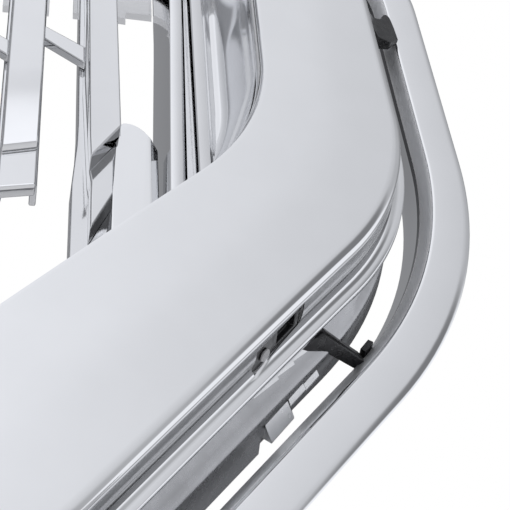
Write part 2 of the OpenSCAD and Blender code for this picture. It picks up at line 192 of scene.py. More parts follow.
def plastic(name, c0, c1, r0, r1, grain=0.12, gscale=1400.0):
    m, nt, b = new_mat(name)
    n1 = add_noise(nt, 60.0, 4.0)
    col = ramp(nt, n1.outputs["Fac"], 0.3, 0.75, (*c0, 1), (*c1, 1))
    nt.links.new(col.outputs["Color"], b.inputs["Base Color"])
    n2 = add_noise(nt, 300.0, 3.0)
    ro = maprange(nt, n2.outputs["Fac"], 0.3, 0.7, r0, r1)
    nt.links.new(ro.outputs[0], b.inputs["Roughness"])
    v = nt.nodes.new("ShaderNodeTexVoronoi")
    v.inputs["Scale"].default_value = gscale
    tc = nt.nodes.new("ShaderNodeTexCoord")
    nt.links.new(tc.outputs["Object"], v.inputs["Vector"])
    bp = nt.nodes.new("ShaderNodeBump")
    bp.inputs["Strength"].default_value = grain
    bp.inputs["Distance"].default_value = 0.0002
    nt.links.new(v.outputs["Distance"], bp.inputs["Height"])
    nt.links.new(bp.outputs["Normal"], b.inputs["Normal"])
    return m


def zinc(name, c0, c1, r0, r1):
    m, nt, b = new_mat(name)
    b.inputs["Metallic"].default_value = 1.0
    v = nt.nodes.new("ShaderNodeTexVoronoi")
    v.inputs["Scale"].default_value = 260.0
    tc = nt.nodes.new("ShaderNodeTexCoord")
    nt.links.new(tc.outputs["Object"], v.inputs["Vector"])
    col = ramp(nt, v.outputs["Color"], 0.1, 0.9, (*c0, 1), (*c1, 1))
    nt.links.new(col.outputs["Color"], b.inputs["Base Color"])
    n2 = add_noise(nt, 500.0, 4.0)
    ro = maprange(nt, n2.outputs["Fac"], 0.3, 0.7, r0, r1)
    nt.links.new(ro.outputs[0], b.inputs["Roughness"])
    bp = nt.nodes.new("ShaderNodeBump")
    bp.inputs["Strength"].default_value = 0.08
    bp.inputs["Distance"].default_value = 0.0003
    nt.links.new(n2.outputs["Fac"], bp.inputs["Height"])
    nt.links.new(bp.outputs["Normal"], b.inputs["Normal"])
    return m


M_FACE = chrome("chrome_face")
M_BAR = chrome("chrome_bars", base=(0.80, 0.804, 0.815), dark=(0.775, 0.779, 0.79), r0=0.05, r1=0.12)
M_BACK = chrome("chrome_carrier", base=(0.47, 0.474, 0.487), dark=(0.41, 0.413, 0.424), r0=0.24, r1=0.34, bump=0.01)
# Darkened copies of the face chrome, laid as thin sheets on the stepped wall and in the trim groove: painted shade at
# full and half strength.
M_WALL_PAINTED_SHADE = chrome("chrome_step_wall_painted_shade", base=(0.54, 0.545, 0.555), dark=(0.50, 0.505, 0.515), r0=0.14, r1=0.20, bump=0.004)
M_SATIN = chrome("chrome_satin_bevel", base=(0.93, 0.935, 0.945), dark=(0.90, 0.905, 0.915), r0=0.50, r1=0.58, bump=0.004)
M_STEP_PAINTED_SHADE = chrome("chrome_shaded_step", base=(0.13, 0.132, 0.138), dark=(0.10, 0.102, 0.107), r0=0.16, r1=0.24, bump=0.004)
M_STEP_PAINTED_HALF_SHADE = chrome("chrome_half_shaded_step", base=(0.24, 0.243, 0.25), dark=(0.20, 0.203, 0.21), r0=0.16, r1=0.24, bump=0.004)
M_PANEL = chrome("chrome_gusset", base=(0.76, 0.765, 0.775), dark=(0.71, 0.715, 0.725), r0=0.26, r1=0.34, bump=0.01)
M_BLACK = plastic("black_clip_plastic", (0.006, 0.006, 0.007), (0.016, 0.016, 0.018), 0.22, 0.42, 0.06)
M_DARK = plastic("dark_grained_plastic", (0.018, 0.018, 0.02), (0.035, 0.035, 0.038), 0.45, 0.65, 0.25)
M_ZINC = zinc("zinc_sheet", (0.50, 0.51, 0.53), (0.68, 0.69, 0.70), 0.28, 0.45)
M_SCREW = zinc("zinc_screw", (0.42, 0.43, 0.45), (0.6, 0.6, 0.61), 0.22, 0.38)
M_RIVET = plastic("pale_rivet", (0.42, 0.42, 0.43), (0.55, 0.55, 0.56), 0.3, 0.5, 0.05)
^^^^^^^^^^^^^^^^
▶ [YOUR OBJECTIVE]: Return the material exactly as it stands.

▶ [WORKED SOLUTION]:
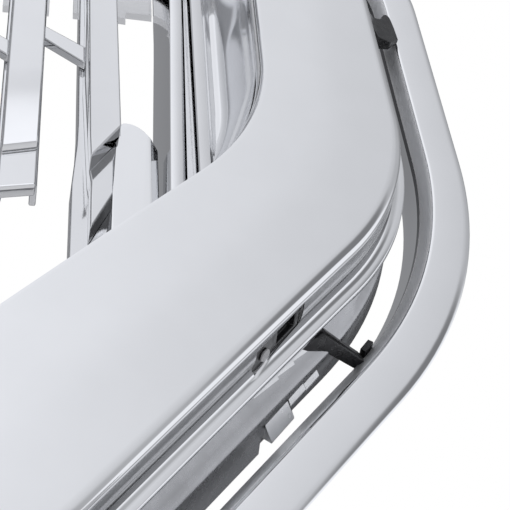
Write part 2 of the OpenSCAD and Blender code for this picture. It picks up at line 192 of scene.py. More parts follow.
def plastic(name, c0, c1, r0, r1, grain=0.12, gscale=1400.0):
    m, nt, b = new_mat(name)
    n1 = add_noise(nt, 60.0, 4.0)
    col = ramp(nt, n1.outputs["Fac"], 0.3, 0.75, (*c0, 1), (*c1, 1))
    nt.links.new(col.outputs["Color"], b.inputs["Base Color"])
    n2 = add_noise(nt, 300.0, 3.0)
    ro = maprange(nt, n2.outputs["Fac"], 0.3, 0.7, r0, r1)
    nt.links.new(ro.outputs[0], b.inputs["Roughness"])
    v = nt.nodes.new("ShaderNodeTexVoronoi")
    v.inputs["Scale"].default_value = gscale
    tc = nt.nodes.new("ShaderNodeTexCoord")
    nt.links.new(tc.outputs["Object"], v.inputs["Vector"])
    bp = nt.nodes.new("ShaderNodeBump")
    bp.inputs["Strength"].default_value = grain
    bp.inputs["Distance"].default_value = 0.0002
    nt.links.new(v.outputs["Distance"], bp.inputs["Height"])
    nt.links.new(bp.outputs["Normal"], b.inputs["Normal"])
    return m


def zinc(name, c0, c1, r0, r1):
    m, nt, b = new_mat(name)
    b.inputs["Metallic"].default_value = 1.0
    v = nt.nodes.new("ShaderNodeTexVoronoi")
    v.inputs["Scale"].default_value = 260.0
    tc = nt.nodes.new("ShaderNodeTexCoord")
    nt.links.new(tc.outputs["Object"], v.inputs["Vector"])
    col = ramp(nt, v.outputs["Color"], 0.1, 0.9, (*c0, 1), (*c1, 1))
    nt.links.new(col.outputs["Color"], b.inputs["Base Color"])
    n2 = add_noise(nt, 500.0, 4.0)
    ro = maprange(nt, n2.outputs["Fac"], 0.3, 0.7, r0, r1)
    nt.links.new(ro.outputs[0], b.inputs["Roughness"])
    bp = nt.nodes.new("ShaderNodeBump")
    bp.inputs["Strength"].default_value = 0.08
    bp.inputs["Distance"].default_value = 0.0003
    nt.links.new(n2.outputs["Fac"], bp.inputs["Height"])
    nt.links.new(bp.outputs["Normal"], b.inputs["Normal"])
    return m


M_FACE = chrome("chrome_face")
M_BAR = chrome("chrome_bars", base=(0.80, 0.804, 0.815), dark=(0.775, 0.779, 0.79), r0=0.05, r1=0.12)
M_BACK = chrome("chrome_carrier", base=(0.47, 0.474, 0.487), dark=(0.41, 0.413, 0.424), r0=0.24, r1=0.34, bump=0.01)
# Darkened copies of the face chrome, laid as thin sheets on the stepped wall and in the trim groove: painted shade at
# full and half strength.
M_WALL_PAINTED_SHADE = chrome("chrome_step_wall_painted_shade", base=(0.54, 0.545, 0.555), dark=(0.50, 0.505, 0.515), r0=0.14, r1=0.20, bump=0.004)
M_SATIN = chrome("chrome_satin_bevel", base=(0.93, 0.935, 0.945), dark=(0.90, 0.905, 0.915), r0=0.50, r1=0.58, bump=0.004)
M_STEP_PAINTED_SHADE = chrome("chrome_shaded_step", base=(0.13, 0.132, 0.138), dark=(0.10, 0.102, 0.107), r0=0.16, r1=0.24, bump=0.004)
M_STEP_PAINTED_HALF_SHADE = chrome("chrome_half_shaded_step", base=(0.24, 0.243, 0.25), dark=(0.20, 0.203, 0.21), r0=0.16, r1=0.24, bump=0.004)
M_PANEL = chrome("chrome_gusset", base=(0.76, 0.765, 0.775), dark=(0.71, 0.715, 0.725), r0=0.26, r1=0.34, bump=0.01)
M_BLACK = plastic("black_clip_plastic", (0.006, 0.006, 0.007), (0.016, 0.016, 0.018), 0.22, 0.42, 0.06)
M_DARK = plastic("dark_grained_plastic", (0.018, 0.018, 0.02), (0.035, 0.035, 0.038), 0.45, 0.65, 0.25)
M_ZINC = zinc("zinc_sheet", (0.50, 0.51, 0.53), (0.68, 0.69, 0.70), 0.28, 0.45)
M_SCREW = zinc("zinc_screw", (0.42, 0.43, 0.45), (0.6, 0.6, 0.61), 0.22, 0.38)
M_RIVET = plastic("pale_rivet", (0.42, 0.42, 0.43), (0.55, 0.55, 0.56), 0.3, 0.5, 0.05)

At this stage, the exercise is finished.